The top flight in the hotbed of women’s football was forced to discontinue on the whim of one man’s wallet. It isn’t the only time that a league structure has toppled stateside. In 2003, the Women’s United Soccer Association suffered a similar fate just three years after its inception.

Yet, the reality is that the majority of countries do not even have established domestic football competitions for women. All India Football Federation (AIFF) general secretary Kushal Das told Fifa in December 2014 that the aim was for a professional league to be set up in India in 2015; this failed to happen.

Most players in the Indian women’s national team hold government positions, with little prospect of ever earning enough to make a satisfying living from football, though goalkeeper Aditi Chauhan currently plies her trade for West Ham Ladies, having moved to England to study at Loughborough University.

The Women’s National Football Championship is the jewel in the crown of Indian domestic women’s football and the AIFF didn’t even bother to hold the tournament between 2011 and 2014. Administrative disinterest makes it difficult for progress.

On 7 February, the Indian national side will face Afghanistan in a friendly, the first friendly the AIFF has arranged for the team in three years.
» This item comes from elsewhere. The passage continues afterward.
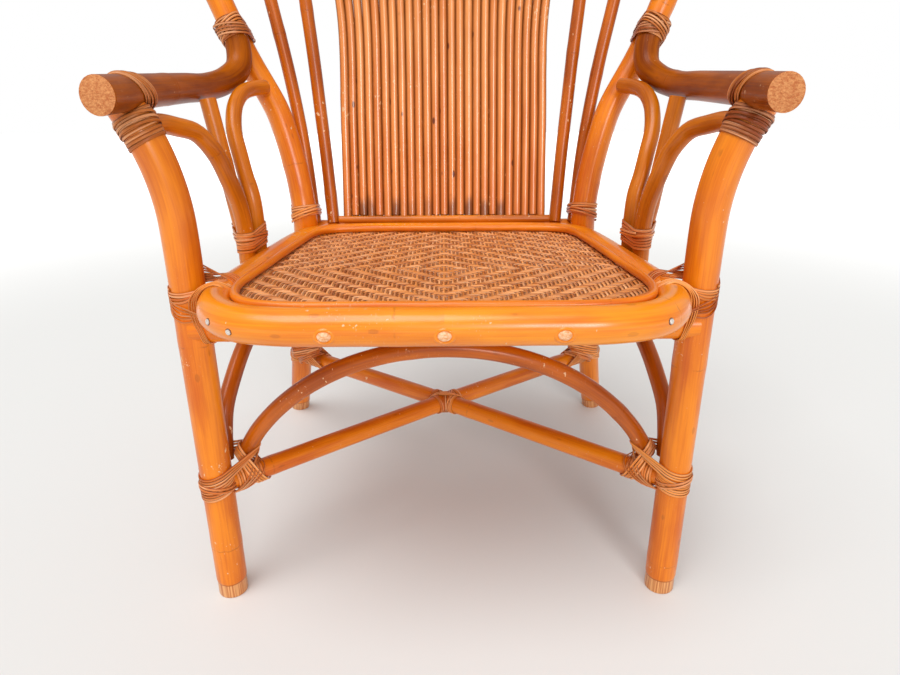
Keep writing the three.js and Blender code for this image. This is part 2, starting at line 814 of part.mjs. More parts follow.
addPole('front_rail', ['front_leg_left', 'front_leg_right']);
addPole('rear_rail', ['rear_leg_and_upright_left', 'rear_leg_and_upright_right']);

// Where the stretchers cross, each is cut away by half its depth: the part of the other one that
// lies above the crossing's level is cut from the left-hand one, the part below from the other.
function lapCutter(side) {
  const half = new THREE.BoxGeometry(backHeight, backHeight, backHeight);
  const above = point(0, crossing.y, crossing.z + backHeight / 2);
  const below = point(0, crossing.y, crossing.z + gap - backHeight / 2);
  const middle = side < 0 ? above : below;
  half.translate(middle.x, middle.y, middle.z);
  return geometryFrom(solidFrom(fatPole(`stretcher_front_${sideName(-side)}`)).intersect(solidFrom(half)));
}

for (const side of [-1, 1]) {
  const hand = sideName(side);
  const other = sideName(-side);
  addPole(`side_rail_${hand}`, ['front_rail', `front_leg_${hand}`, `rear_leg_and_upright_${hand}`]);
  const legs = [`front_leg_${hand}`, `rear_leg_and_upright_${other}`];
  addPole(`stretcher_front_${hand}`, legs, [lapCutter(side)]);
}
const stretchers = ['stretcher_front_left', 'stretcher_front_right'];
addPole('front_arch', [...stretchers, 'front_leg_left', 'front_leg_right']);
addPole('rear_arch', [...stretchers, 'rear_leg_and_upright_left', 'rear_leg_and_upright_right']);
for (const side of [-1, 1]) {
  const hand = sideName(side);
  const other = sideName(-side);
  addPole(`side_arch_${hand}`, [`front_leg_${hand}`, `rear_leg_and_upright_${hand}`,
    `stretcher_front_${hand}`, `stretcher_front_${other}`, 'front_arch', 'rear_arch']);

  // The turns over the arm are wound before the brace behind them is cut to its place.
  const leg = poles[`front_leg_${hand}`];
  const bound = leg.diameter + (strandThickness + boundClearance) * 2;
  const boundLeg = poleAlong(leg.curve, bound, leg.steps, leg.sides);
  const post = spotOn(leg.name, armHeight - armDiameter / 2 - strandPitch * armDropShare);
  const overArm = addWinding(`binding_arm_post_${hand}`, [leg.name, `arm_${hand}`], post.at,
    point(0, armSlantShare, 1), point(side, 0, 0), jointTurns, bentClearance);
  addPole(`arm_brace_front_${hand}`, [`arm_${hand}`, `side_rail_${hand}`], [boundLeg, overArm]);
  addPole(`arm_brace_middle_${hand}`, [`arm_${hand}`, `side_rail_${hand}`]);
  addPole(`arm_brace_rear_${hand}`, [`arm_${hand}`, `rear_leg_and_upright_${hand}`, `side_rail_${hand}`]);
  addPole(`inner_spoke_${hand}`, ['rear_rail']);
  addPole(`outer_spoke_${hand}`, ['rear_rail', `rear_leg_and_upright_${hand}`]);
}
for (const name of seatBars) {
  addPole(name, [], [ringTube(gap)]);
}
addPole('panel_base_reed', [], [], finishes.reed);
for (const name of battens) {
  addPole(name, ['inner_spoke_left', 'inner_spoke_right'], [], finishes.reed);
}

// WOVEN SEAT AND ITS EDGE BEAD

// The woven seat is a thin sheet of cane that fills the ring and slopes with it.
function weaveGeometry() {
  const outline = ringPlan(ringDiameter / 2 + gap, 0).getSpacedPoints(ringSteps).slice(0, -1);
  const shape = new THREE.Shape(outline.map((p) => new THREE.Vector2(p.x, p.y)));
  const slab = new THREE.ExtrudeGeometry(shape, { depth: weaveThickness, steps: 1, bevelEnabled: false });
  const lift = ringDiameter / 2 - weaveDrop - weaveThickness;
  const places = slab.attributes.position;
  for (let i = 0; i < places.count; i += 1) {
    places.setZ(i, places.getZ(i) + lift + seatLevelAt(places.getY(i)));
  }
  return slab;
}

const beadUpward = (ringDiameter + beadDiameter) / 2 - weaveDrop + gap;
const beadReach = (ringDiameter + beadDiameter) / 2 + gap * 3;
const beadInward = Math.sqrt(beadReach ** 2 - beadUpward ** 2);
const beadCurve = ringPlan(beadInward, beadUpward);
const beadGeometry = () => new THREE.TubeGeometry(beadCurve, ringSteps, beadDiameter / 2, reedSides, true);

// REED PANEL: strips of reeds that touch at the seat and fan out under the hoop.

const stripPitch = reedPitch * (reedsPerStrip - 1) + reedDiameter + gap;
const panelHalf = (stripPitch * (strips - 1)) / 2 + (reedPitch * (reedsPerStrip - 1)) / 2;
const reedHeightShares = [0, 0.25, 0.5, 0.72, 0.88, 1];
const reedFootLevel = rearRailTop - reedFootDrop;

function reedCurve(spread) {
  const flareShare = (spread / panelHalf) * Math.abs(spread / panelHalf);
  const middleHeight = (reedFootLevel + reedFlareHeight) / 2;
  const top = hoopLevelAt(spread + reedFlare * flareShare) + panelEndLap;
  const points = [
    point(spread, panelBackAt(reedFootLevel), reedFootLevel),
    point(spread, panelBackAt(middleHeight), middleHeight),
  ];
  reedHeightShares.forEach((share) => {
    const height = lerp(reedFlareHeight, top, share);
    const out = reedFlare * flareShare * share ** reedFlarePower;
    points.push(point(spread + out, panelBackAt(height), height));
  });
  return smooth(points);
}

for (let strip = 0; strip < strips; strip += 1) {
  let joined = null;
  for (let i = 0; i < reedsPerStrip; i += 1) {
    const spread = (strip - (strips - 1) / 2) * stripPitch + (i - (reedsPerStrip - 1) / 2) * reedPitch;
    const reed = solidFrom(poleAlong(reedCurve(spread), reedDiameter, reedSteps, reedSides));
    joined = joined === null ? reed : joined.add(reed);
  }
  add(`reed_strip_${strip + 1}`, geometryFrom(joined), finishes.reed);
}

// BINDINGS: each is one strand, wound in flat turns round the bars that meet at a joint.

// How far a bar reaches, in the plane of a turn, the way that a direction faces.
function reachOf(bar, at, axis, facing) {
  const steep = axis.dot(bar.along);
  const travel = axis.dot(at.clone().sub(bar.at)) / steep;
  const centre = bar.at.clone().addScaledVector(bar.along, travel);
  const across = axis.clone().cross(bar.along);
  if (across.length() < Number.EPSILON) {
    return centre.dot(facing) + bar.radius;
  }
  const narrow = across.normalize();
  const wide = narrow.clone().cross(axis);
  return centre.dot(facing) + Math.hypot(facing.dot(narrow), facing.dot(wide) / steep) * bar.radius;
}

// Corners of a winding: each turn is the outline of flat stretches drawn tight round all the bars.
function windingRows(names, at, axis, start, turns, clearance) {
  const first = start.clone().addScaledVector(axis, -start.dot(axis)).normalize();
  const second = new THREE.Vector3().crossVectors(axis, first);
  const nearShares = names.map((name) => nearestShare(poles[name].curve, at));
  const rows = [];
  const step = (Math.PI * 2) / strandSteps;
  const facingAt = (angle) => {
    const facing = first.clone().multiplyScalar(Math.cos(angle));
    return facing.addScaledVector(second, Math.sin(angle));
  };
  for (let i = 0; i <= turns * strandSteps; i += 1) {
    const here = at.clone().addScaledVector(axis, (i / strandSteps - turns / 2) * strandPitch);
    const bars = names.map((name, k) => barAcross(name, nearShares[k], here, axis));
    const angle = (i + 1 / 2) * step;
    const [before, after] = [angle - step / 2, angle + step / 2].map((side) => {
      const reaches = bars.map((bar) => reachOf(bar, here, axis, facingAt(side)));
      return Math.max(...reaches) + clearance + strandThickness / 2;
    });
    const out = (before + after) / (2 * Math.cos(step / 2));
    const sideways = (after - before) / (2 * Math.sin(step / 2));
    const place = axis.clone().multiplyScalar(here.dot(axis));
    const facing = facingAt(angle);
    place.addScaledVector(facing, out).addScaledVector(facingAt(angle + Math.PI / 2), sideways);
    rows.push({ place, facing, axis });
  }
  return rows;
}

// The strand's four-cornered section carried through its rows, with both ends closed.
function strandGeometry(rows, width, thickness) {
  const positions = [];
  for (const { place, facing, axis } of rows) {
    for (const [up, along] of [[-1, -1], [1, -1], [1, 1], [-1, 1]]) {
      const corner = place.clone()
        .addScaledVector(facing, (up * thickness) / 2)
        .addScaledVector(axis, (along * width) / 2);
      positions.push(corner.x, corner.y, corner.z);
    }
  }
  const faces = [];
  for (let row = 0; row < rows.length - 1; row += 1) {
    for (let i = 0; i < 4; i += 1) {
      const a = row * 4 + i;
      const b = row * 4 + ((i + 1) % 4);
      faces.push(a, b + 4, b, a, a + 4, b + 4);
    }
  }
  const last = (rows.length - 1) * 4;
  faces.push(0, 2, 3, 0, 1, 2);
  faces.push(last, last + 2, last + 1, last, last + 3, last + 2);
  const geometry = new THREE.BufferGeometry();
  geometry.setAttribute('position', new THREE.Float32BufferAttribute(positions, 3));
  geometry.setIndex(faces);
  geometry.computeVertexNormals();
  return geometry;
}

// Points along the strand's middle, between its rows too.
function strandSamples(rows) {
  const between = 5;
  const samples = [];
  for (let i = 0; i < rows.length - 1; i += 1) {
    const along = rows[i + 1].place.clone().sub(rows[i].place).normalize();
    for (let k = 0; k < between; k += 1) {
      const place = rows[i].place.clone().lerp(rows[i + 1].place, k / between);
      samples.push({ ...rows[i], place, along, turn: (i + k / between) / strandSteps });
    }
  }
  return samples;
}

// The least gap between turns, on those points: how far one section is clear of another.
function leastSelfGap(rows) {
  const samples = strandSamples(rows);
  let least = Infinity;
  samples.forEach((here, i) => {
    for (const there of samples.slice(i + 1)) {
      if (there.turn - here.turn > 1 / 2) {
        const apart = there.place.clone().sub(here.place);
        const beside = Math.abs(apart.dot(here.axis)) - strandWidth;
        const above = Math.abs(apart.dot(here.facing)) - strandThickness;
        const ahead = Math.abs(apart.dot(here.along)) - strandWidth;
        least = Math.min(least, Math.max(beside, above, ahead));
      }
    }
  });
  return least;
}

function addWinding(name, around, at, slant, start, turns, clearance = strandClearance) {
  const rows = windingRows(around, at, slant.clone().normalize(), start, turns, clearance);
  add(name, strandGeometry(rows, strandWidth, strandThickness), finishes.strand);
  console.log(`${name}: ${turns} turns, least gap to itself ${leastSelfGap(rows).toFixed(2)} mm`);
  return strandGeometry(rows, strandWidth + gap * 2, strandThickness + gap * 2);
}

poles.seat_ring = { curve: ringCurve, diameter: ringDiameter, steps: ringSteps };

// A place on a pole at a given height, and the way that the pole runs there.
function spotOn(name, height) {
  const { curve } = poles[name];
  const share = whereOn(curve, 'z', height);
  return { at: curve.getPointAt(share), along: curve.getTangentAt(share) };
}

const notches = [];
for (const side of [-1, 1]) {
  const hand = sideName(side);
  const leg = `front_leg_${hand}`;
  const upright = `rear_leg_and_upright_${hand}`;
  const outward = point(side, 0, 0);
  const backward = point(0, 1, 0);
  const upward = point(0, 0, 1);

  const seatJoint = point(side * ringSpread, 0, seatLevelAt(0) + strandPitch * seatRiseShare);
  const seatSlant = point(0, -seatSlantShare, 1);
  notches.push(addWinding(`binding_seat_front_${hand}`, [leg, 'seat_ring'], seatJoint, seatSlant, outward,
    seatTurns, bentClearance));

  const lap = spotOn(upright, armHeight + armUpturn * lapShare);
  addWinding(`binding_arm_upright_${hand}`, [upright, `arm_${hand}`], lap.at, lap.along, backward, jointTurns);

  // The turns round the feet of a leg rise inward, to clear the top of the stretcher.
  const feet = [
    { place: 'front', post: leg, level: stretcherFrontLevel, slant: point(side, -1, 0) },
    { place: 'rear', post: upright, level: stretcherRearLevel, slant: point(side, 1, 0) },
  ];
  for (const { place, post, level, slant } of feet) {
    const rise = (footTurns / 2) * strandPitch + bentClearance - (footSlantShare * legDiameter) / 2;
    const foot = spotOn(post, level + stretcherDiameter / 2 + rise);
    const tilted = slant.normalize().multiplyScalar(footSlantShare).add(upward);
    const feetThere = [post, `side_arch_${hand}`, `${place}_arch`];
    addWinding(`binding_lower_${place}_${hand}`, feetThere, foot.at, tilted, outward, footTurns,
      bentClearance);
  }

  const bundleLevel = seatLevelAt(bundleBack) + ringDiameter / 2 + strandPitch * bundleRiseShare;
  const braces = ['front', 'middle', 'rear'].map((place) => `arm_brace_${place}_${hand}`);
  const bundle = spotOn(braces[1], bundleLevel);
  addWinding(`binding_braces_${hand}`, braces, bundle.at, upward, outward, jointTurns, bentClearance);

  const spoke = spotOn(`outer_spoke_${hand}`, spokeFootLevel + strandPitch * spokeRiseShare);
  const spokeFeet = [upright, `outer_spoke_${hand}`];
  addWinding(`binding_seat_rear_${hand}`, spokeFeet, spoke.at, spoke.along, outward, rearTurns);

  const top = poles[upright].curve.getPointAt(1);
  const along = poles[upright].curve.getTangentAt(1);
  addWinding(`binding_hoop_joint_${hand}`, [upright, 'back_hoop'], top, along, backward, jointTurns,
    straightClearance);
}

addWinding('binding_stretcher_crossing', stretchers, crossing, point(1, 0, 0), point(0, 0, 1),
  jointTurns, bentClearance);

add('seat_weave', coped(weaveGeometry(), notches), finishes.weave);
add('seat_edge_bead', coped(beadGeometry(), notches), finishes.reed);

// The middle of the footprint becomes the origin.
const box = new THREE.Box3().setFromObject(chair);
chair.position.set(-(box.min.x + box.max.x) / 2, -(box.min.y + box.max.y) / 2, 0);
chair.updateMatrixWorld(true);

export default chair;
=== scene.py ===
"""Looks of a rattan armchair with a fan-shaped back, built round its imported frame.

Metres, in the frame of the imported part: the floor is z = 0 and the sitter faces -Y. The sizes
below are the maker's own, with depth 0 at the line of the front legs, and each finished mesh is
moved from the bench to the middle of its footprint.
"""

import logging
import math
from bisect import bisect_right
from dataclasses import dataclass, field
from enum import Enum
from typing import Callable, Iterable, Optional

import bmesh
import bpy
from mathutils import Matrix, Vector, noise


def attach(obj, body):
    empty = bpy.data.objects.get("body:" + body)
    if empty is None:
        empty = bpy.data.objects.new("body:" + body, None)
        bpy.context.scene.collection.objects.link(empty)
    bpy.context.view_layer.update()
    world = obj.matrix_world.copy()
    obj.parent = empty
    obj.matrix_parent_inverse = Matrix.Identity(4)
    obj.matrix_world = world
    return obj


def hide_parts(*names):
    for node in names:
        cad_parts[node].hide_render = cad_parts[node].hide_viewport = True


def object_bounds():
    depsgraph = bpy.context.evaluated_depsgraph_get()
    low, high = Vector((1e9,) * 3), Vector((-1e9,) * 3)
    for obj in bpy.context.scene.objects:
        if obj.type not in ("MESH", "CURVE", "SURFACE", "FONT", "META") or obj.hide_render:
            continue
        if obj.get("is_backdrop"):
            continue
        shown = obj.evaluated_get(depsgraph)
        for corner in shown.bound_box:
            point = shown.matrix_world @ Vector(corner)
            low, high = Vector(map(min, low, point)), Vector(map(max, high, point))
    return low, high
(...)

Games for the Indian side remain tediously uncompetitive, which hardly stirs up interest for spectators, or help players to progress.

India lost their last game to Myanmar 7-0 last March; prior to that they were dishing out comprehensive defeats themselves, winning their previous six games 4-0, 6-0, 5-0, 12-0, 5-1 and 8-0. Immediately before that streak began, they lost 10-0 to Thailand.

That said, the Indian women’s national side holds a higher Fifa ranking than their male counterparts. It remains a mystery that such a populous country with a consuming passion for football continues to have such an uninspiring participative legacy.

The Indian Super League was founded in 2013 with the ultimate aim of creating a flourishing domestic football scene. The women’s game in this sprawling nation requires a similar notion to put itself on the emerging map of women’s football.